GIVEN TASK: Only the lines from the first one through the line with "const COVE_HEIGHT = 14.5;" should be printed, exactly as they appear.

====================

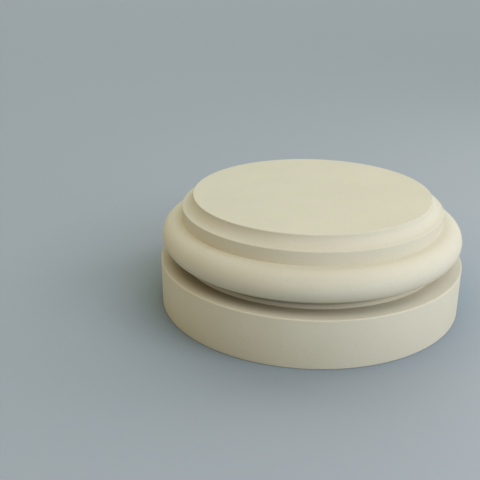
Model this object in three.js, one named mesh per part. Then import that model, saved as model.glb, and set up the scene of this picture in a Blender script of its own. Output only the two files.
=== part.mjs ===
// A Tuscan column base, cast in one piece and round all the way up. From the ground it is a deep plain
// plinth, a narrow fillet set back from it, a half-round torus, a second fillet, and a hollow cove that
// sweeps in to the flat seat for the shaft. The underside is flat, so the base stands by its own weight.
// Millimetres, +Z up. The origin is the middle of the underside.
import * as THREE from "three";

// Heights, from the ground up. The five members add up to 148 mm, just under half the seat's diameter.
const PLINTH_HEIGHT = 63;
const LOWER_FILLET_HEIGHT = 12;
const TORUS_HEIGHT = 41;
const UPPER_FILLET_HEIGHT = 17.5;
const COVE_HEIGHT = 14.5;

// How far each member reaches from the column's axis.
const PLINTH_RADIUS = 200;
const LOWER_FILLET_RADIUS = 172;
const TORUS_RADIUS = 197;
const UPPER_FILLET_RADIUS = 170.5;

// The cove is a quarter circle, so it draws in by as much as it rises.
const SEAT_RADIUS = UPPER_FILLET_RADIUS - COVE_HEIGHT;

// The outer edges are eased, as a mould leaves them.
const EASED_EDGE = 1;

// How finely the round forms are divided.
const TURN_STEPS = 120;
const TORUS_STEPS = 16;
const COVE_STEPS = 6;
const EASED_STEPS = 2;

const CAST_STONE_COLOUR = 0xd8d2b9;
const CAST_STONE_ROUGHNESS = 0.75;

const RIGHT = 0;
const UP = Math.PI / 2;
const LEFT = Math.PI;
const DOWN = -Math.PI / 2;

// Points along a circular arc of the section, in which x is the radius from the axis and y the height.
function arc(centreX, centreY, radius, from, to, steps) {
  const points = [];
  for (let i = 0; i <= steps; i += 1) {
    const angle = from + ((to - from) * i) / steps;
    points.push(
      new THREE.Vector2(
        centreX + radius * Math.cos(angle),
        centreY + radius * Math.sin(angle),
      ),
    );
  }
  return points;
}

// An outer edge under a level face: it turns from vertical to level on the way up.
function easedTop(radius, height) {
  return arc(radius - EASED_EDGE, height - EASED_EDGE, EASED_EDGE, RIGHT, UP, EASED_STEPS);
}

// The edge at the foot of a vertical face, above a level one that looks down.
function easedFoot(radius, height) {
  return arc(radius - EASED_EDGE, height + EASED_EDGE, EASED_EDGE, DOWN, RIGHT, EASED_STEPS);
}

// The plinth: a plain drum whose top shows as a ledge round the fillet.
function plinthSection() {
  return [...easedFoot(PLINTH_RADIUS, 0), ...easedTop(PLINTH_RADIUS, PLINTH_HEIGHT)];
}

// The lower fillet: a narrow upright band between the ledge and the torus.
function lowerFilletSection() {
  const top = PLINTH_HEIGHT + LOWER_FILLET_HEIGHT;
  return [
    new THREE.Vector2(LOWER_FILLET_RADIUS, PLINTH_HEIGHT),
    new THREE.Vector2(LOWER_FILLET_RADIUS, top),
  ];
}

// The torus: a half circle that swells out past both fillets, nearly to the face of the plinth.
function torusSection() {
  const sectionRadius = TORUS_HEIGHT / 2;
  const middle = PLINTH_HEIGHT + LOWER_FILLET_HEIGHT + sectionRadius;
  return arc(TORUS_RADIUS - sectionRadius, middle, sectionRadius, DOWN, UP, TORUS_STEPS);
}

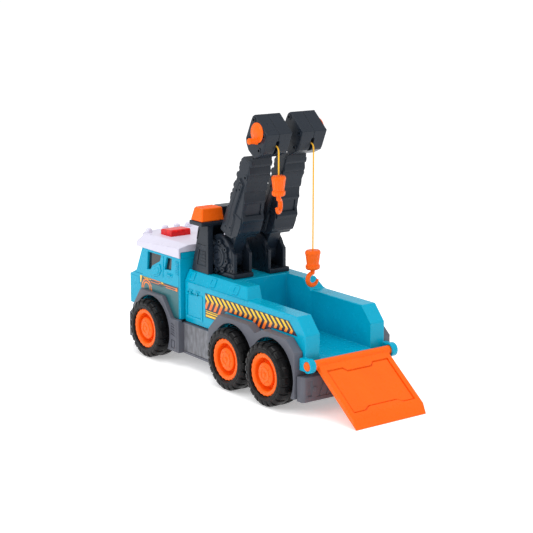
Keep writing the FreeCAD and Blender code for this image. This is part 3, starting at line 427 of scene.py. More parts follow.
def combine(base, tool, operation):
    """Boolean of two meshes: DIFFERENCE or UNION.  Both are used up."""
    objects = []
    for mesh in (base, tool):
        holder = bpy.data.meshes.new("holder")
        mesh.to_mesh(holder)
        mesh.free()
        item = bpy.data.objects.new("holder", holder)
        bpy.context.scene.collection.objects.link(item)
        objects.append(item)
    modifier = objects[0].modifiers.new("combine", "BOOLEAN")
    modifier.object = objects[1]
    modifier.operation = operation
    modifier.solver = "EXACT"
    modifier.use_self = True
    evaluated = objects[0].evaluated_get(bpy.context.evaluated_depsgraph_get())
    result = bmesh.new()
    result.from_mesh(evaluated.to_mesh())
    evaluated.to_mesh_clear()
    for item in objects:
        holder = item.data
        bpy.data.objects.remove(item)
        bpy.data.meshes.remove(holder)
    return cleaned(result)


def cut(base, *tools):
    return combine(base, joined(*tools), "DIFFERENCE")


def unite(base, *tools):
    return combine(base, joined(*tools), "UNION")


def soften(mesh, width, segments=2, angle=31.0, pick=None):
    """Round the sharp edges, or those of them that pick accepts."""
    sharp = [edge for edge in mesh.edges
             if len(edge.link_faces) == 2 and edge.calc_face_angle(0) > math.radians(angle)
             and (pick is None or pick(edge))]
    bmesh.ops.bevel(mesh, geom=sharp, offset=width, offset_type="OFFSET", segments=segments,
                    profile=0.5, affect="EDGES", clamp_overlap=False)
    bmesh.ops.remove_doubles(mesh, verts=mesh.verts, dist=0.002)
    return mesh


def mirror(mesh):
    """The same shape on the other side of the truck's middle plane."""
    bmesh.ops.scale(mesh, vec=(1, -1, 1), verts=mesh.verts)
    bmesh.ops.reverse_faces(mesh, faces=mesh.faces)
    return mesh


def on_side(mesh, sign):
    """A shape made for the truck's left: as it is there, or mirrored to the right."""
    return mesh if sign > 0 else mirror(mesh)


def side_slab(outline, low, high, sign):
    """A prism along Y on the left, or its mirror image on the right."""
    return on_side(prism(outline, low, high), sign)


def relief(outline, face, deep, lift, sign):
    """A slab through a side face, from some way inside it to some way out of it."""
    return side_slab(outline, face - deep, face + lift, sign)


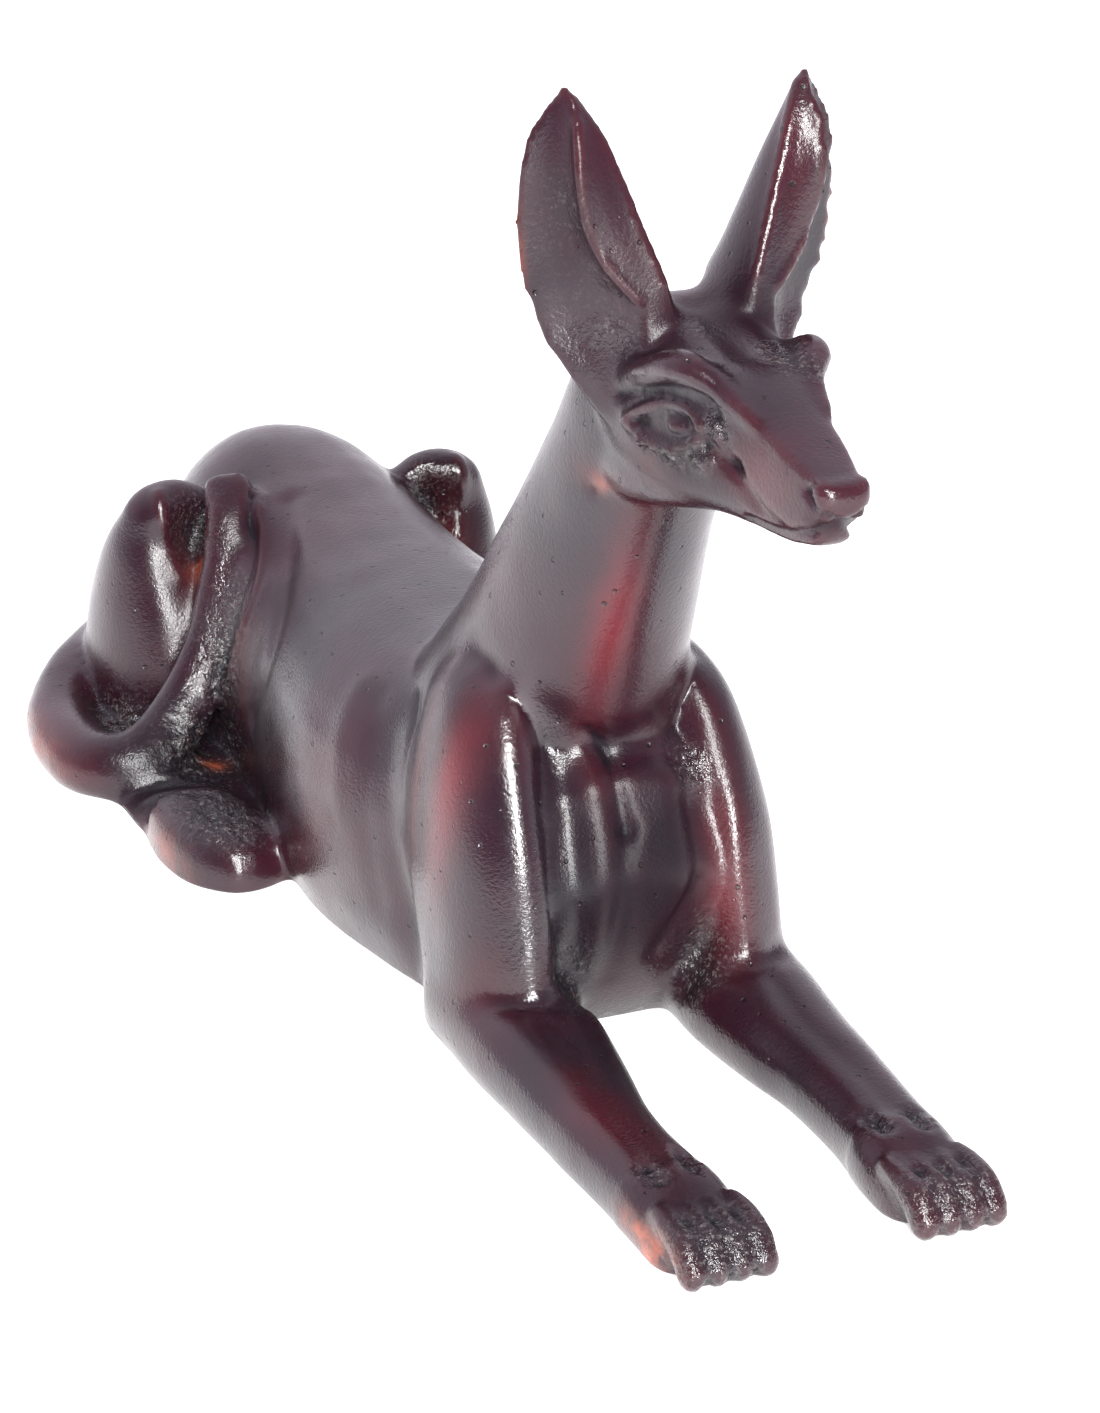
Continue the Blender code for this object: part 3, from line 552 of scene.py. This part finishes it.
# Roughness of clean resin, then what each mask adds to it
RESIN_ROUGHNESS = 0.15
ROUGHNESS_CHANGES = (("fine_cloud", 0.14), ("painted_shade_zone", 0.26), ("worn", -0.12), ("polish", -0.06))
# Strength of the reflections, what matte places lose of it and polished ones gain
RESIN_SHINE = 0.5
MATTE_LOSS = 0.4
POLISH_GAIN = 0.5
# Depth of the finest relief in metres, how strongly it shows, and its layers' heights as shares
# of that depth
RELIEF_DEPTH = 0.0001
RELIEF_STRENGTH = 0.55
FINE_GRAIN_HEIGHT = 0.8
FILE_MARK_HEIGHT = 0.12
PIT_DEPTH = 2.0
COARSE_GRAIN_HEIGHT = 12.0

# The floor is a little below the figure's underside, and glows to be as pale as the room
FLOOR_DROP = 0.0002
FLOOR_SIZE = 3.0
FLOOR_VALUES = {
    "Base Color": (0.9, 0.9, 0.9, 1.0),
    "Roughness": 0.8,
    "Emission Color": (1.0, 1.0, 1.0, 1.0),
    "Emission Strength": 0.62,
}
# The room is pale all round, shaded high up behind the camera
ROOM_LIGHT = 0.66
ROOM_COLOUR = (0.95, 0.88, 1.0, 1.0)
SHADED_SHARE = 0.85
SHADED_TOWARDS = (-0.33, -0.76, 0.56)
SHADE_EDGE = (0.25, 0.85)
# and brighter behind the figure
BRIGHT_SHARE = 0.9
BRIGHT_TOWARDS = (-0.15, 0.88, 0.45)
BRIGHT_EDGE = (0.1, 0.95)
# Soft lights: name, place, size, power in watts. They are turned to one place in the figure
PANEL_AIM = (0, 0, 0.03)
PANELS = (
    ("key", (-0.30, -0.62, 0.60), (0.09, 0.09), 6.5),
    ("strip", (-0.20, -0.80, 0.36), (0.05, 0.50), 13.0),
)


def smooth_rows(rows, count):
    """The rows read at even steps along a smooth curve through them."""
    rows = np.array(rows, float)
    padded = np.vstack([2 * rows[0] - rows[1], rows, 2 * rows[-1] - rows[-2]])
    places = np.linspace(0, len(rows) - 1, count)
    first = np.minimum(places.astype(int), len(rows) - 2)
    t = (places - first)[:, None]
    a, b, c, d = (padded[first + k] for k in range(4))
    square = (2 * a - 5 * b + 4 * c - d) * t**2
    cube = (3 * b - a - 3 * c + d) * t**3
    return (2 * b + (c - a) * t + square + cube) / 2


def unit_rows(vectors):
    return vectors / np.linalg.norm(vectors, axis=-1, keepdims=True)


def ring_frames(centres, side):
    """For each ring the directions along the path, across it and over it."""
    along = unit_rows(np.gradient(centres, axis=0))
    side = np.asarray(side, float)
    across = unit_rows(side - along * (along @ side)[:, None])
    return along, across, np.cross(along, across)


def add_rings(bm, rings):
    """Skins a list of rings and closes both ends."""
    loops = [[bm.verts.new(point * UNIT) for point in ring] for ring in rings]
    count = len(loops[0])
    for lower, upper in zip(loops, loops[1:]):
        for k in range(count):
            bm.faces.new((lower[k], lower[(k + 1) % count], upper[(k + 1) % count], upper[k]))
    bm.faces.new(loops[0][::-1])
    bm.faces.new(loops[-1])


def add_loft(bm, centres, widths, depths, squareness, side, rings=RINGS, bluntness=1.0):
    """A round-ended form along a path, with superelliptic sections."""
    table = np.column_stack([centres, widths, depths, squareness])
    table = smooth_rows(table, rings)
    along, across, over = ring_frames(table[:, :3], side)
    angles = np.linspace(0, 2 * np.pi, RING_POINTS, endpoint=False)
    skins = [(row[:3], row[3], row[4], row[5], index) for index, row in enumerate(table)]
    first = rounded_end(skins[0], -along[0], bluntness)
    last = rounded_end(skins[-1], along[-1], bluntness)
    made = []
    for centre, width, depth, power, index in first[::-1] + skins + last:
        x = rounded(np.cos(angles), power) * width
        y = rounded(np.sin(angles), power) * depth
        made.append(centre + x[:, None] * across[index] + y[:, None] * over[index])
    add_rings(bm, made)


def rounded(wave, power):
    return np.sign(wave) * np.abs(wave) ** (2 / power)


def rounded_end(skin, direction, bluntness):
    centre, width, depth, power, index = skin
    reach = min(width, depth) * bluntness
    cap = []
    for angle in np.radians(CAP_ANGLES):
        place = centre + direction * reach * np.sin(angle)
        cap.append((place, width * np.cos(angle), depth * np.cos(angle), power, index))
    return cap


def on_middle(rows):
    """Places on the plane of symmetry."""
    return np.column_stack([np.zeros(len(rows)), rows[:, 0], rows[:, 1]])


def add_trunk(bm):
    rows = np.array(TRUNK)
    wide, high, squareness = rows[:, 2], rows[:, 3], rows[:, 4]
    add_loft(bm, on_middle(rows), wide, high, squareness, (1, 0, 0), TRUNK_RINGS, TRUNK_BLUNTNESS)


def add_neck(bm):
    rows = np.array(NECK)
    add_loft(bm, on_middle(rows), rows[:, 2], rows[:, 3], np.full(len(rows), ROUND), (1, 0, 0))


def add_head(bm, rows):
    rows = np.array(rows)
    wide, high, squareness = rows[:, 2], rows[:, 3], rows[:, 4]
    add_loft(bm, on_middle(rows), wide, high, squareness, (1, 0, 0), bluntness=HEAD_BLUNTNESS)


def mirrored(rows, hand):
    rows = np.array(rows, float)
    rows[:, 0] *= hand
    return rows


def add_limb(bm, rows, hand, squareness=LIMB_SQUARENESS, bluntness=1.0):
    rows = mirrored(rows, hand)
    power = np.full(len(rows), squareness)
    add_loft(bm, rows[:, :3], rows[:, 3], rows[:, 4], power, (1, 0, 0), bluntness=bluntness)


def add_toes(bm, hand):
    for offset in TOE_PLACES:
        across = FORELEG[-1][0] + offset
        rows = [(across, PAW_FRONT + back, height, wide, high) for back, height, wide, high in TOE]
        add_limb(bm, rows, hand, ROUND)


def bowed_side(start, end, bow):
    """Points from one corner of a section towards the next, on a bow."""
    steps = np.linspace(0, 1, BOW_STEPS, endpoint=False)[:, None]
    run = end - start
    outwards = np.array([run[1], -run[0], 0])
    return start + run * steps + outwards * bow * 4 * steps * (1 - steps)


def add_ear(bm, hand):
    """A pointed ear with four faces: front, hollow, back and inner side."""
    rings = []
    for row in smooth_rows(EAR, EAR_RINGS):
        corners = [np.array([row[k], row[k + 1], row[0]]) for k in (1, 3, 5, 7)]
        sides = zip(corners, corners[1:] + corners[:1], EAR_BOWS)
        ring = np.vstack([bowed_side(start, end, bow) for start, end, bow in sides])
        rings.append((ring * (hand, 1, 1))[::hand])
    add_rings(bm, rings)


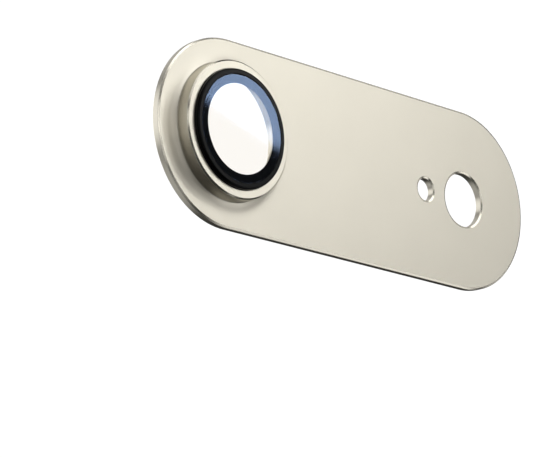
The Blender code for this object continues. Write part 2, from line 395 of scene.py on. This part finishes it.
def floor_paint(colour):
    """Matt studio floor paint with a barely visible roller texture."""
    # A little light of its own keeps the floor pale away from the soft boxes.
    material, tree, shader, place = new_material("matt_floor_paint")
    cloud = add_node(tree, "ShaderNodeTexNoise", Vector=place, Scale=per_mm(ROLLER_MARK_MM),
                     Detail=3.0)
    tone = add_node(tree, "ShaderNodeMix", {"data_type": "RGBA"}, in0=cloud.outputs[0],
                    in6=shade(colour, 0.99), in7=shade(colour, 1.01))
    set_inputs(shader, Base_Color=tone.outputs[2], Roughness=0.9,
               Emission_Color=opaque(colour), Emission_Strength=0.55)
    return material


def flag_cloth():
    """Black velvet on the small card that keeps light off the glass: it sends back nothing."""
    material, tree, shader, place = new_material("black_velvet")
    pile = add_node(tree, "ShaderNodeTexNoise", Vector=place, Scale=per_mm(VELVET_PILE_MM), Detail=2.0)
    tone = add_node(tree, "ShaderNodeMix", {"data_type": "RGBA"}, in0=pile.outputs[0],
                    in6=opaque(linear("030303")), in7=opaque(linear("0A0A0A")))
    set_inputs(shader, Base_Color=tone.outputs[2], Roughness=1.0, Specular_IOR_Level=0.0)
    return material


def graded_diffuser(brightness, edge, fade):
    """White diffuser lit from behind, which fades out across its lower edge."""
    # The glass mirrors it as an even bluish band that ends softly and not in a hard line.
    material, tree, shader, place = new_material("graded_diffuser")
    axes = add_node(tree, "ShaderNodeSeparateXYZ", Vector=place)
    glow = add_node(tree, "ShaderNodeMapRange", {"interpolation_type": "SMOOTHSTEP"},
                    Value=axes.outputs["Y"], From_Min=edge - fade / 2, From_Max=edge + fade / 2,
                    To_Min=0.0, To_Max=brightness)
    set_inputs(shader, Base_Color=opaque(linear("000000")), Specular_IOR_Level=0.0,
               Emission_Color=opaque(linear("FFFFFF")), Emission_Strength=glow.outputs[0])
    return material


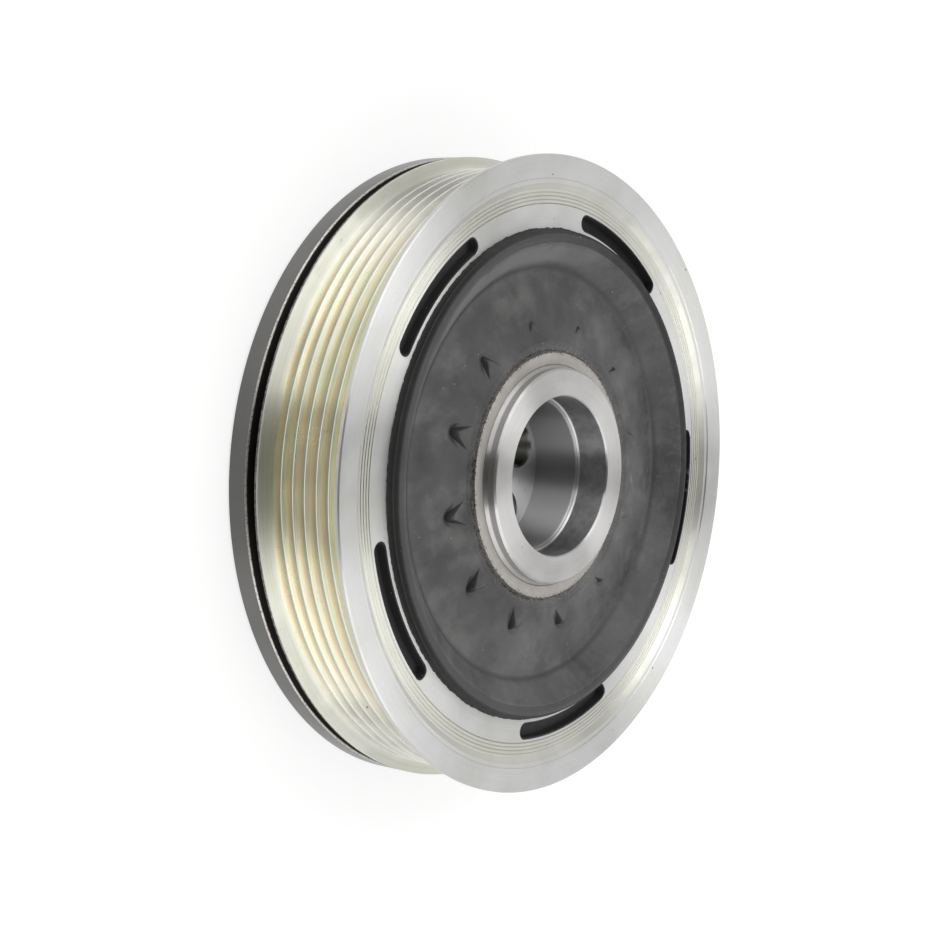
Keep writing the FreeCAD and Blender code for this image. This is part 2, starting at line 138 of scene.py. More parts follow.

====================

SOLUTION FOR THIS PROBLEM:
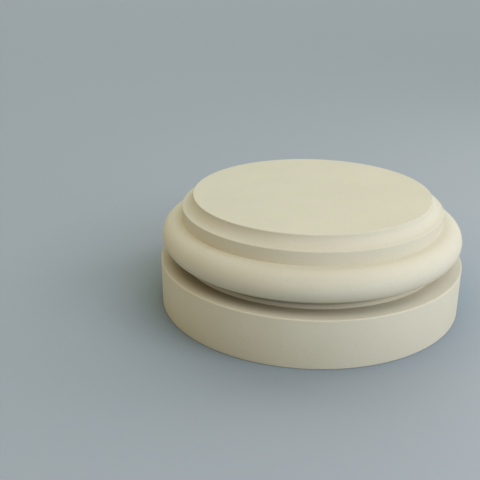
Model this object in three.js, one named mesh per part. Then import that model, saved as model.glb, and set up the scene of this picture in a Blender script of its own. Output only the two files.
=== part.mjs ===
// A Tuscan column base, cast in one piece and round all the way up. From the ground it is a deep plain
// plinth, a narrow fillet set back from it, a half-round torus, a second fillet, and a hollow cove that
// sweeps in to the flat seat for the shaft. The underside is flat, so the base stands by its own weight.
// Millimetres, +Z up. The origin is the middle of the underside.
import * as THREE from "three";

// Heights, from the ground up. The five members add up to 148 mm, just under half the seat's diameter.
const PLINTH_HEIGHT = 63;
const LOWER_FILLET_HEIGHT = 12;
const TORUS_HEIGHT = 41;
const UPPER_FILLET_HEIGHT = 17.5;
const COVE_HEIGHT = 14.5;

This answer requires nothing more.